▼▼▼

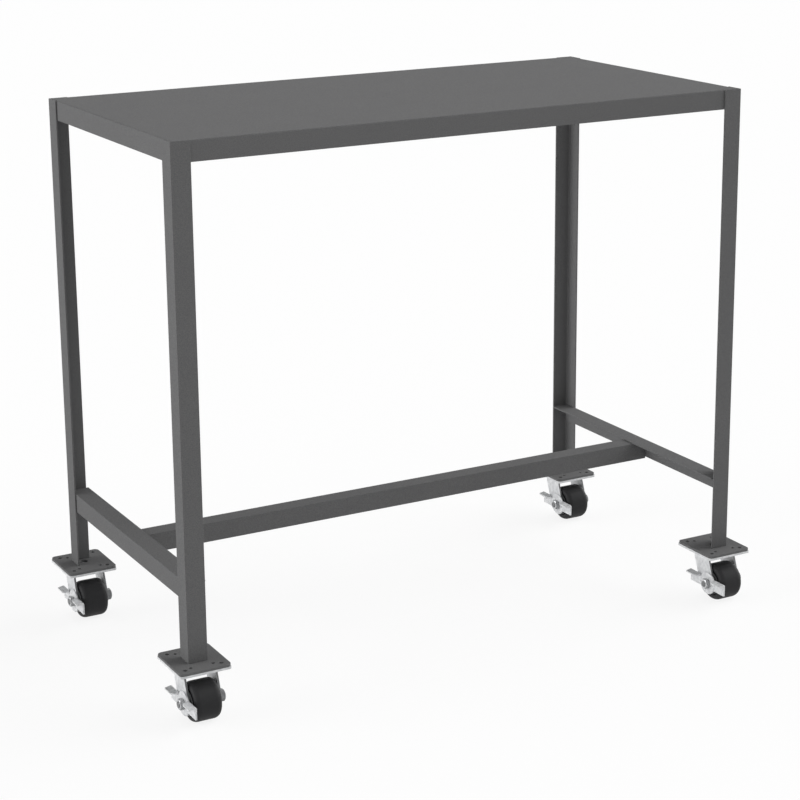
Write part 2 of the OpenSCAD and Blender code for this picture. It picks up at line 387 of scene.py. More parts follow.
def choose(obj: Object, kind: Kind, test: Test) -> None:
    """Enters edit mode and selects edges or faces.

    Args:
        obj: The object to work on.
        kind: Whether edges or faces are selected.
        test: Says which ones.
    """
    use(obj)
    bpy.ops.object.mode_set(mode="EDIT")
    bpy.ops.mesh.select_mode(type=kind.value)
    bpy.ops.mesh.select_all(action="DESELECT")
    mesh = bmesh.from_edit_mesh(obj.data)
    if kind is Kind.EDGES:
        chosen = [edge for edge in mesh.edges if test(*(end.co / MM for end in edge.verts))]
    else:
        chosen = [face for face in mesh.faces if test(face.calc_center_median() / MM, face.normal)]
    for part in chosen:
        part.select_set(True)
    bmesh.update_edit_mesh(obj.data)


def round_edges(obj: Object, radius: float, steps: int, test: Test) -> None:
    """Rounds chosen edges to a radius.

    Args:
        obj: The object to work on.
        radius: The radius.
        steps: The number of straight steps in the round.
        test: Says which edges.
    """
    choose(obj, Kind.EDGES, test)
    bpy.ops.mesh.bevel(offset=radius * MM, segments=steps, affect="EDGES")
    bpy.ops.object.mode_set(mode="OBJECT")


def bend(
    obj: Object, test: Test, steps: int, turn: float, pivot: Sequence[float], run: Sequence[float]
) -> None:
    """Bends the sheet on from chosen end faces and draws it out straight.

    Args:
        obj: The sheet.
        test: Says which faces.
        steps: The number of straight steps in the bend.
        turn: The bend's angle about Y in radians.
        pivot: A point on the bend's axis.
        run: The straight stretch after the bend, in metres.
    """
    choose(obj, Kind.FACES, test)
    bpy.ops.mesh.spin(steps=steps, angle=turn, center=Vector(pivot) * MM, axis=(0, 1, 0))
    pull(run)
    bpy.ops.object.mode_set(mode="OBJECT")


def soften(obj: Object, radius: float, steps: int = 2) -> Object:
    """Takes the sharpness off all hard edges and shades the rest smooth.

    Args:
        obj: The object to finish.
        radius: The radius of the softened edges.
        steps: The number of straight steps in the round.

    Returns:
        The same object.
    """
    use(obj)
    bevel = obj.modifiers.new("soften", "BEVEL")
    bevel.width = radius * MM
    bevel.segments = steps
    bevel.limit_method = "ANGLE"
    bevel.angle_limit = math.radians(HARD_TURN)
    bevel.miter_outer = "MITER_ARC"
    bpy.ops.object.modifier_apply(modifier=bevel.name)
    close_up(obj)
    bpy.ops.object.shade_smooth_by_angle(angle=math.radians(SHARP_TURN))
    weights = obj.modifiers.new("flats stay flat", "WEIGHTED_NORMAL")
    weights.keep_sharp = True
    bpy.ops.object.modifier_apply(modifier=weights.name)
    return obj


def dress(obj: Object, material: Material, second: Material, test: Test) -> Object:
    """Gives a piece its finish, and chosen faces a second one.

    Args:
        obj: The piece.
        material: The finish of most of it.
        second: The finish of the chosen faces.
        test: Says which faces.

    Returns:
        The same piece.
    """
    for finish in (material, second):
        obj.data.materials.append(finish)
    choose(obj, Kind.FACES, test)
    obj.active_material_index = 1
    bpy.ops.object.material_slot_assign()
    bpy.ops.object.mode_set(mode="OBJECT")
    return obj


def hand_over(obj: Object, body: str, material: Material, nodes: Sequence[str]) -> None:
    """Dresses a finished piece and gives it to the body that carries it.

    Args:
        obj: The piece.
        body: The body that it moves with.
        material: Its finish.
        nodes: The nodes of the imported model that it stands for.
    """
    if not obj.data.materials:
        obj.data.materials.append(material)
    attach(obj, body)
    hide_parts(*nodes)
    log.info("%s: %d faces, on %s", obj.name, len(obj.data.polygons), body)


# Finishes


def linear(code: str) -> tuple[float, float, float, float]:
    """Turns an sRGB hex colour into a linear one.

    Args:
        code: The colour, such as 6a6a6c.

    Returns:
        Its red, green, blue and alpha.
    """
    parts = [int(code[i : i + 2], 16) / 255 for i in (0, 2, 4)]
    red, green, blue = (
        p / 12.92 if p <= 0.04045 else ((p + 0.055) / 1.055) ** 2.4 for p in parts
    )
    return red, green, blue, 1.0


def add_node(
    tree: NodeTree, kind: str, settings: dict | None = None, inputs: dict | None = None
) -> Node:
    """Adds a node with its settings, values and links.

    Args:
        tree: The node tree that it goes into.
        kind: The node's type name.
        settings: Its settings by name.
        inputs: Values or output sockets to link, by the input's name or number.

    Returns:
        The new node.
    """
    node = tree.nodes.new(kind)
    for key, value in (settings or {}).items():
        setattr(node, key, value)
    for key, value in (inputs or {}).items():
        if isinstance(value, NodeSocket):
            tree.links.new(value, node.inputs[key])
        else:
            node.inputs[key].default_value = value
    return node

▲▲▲

SHORT PROBLEM
Give back exactly the stretch that opens on the line with "hide_parts(*nodes)" and closes on the line with "code: The colour, such as 6a6a6c.".

FINAL RESULT
    hide_parts(*nodes)
    log.info("%s: %d faces, on %s", obj.name, len(obj.data.polygons), body)


# Finishes


def linear(code: str) -> tuple[float, float, float, float]:
    """Turns an sRGB hex colour into a linear one.

    Args:
        code: The colour, such as 6a6a6c.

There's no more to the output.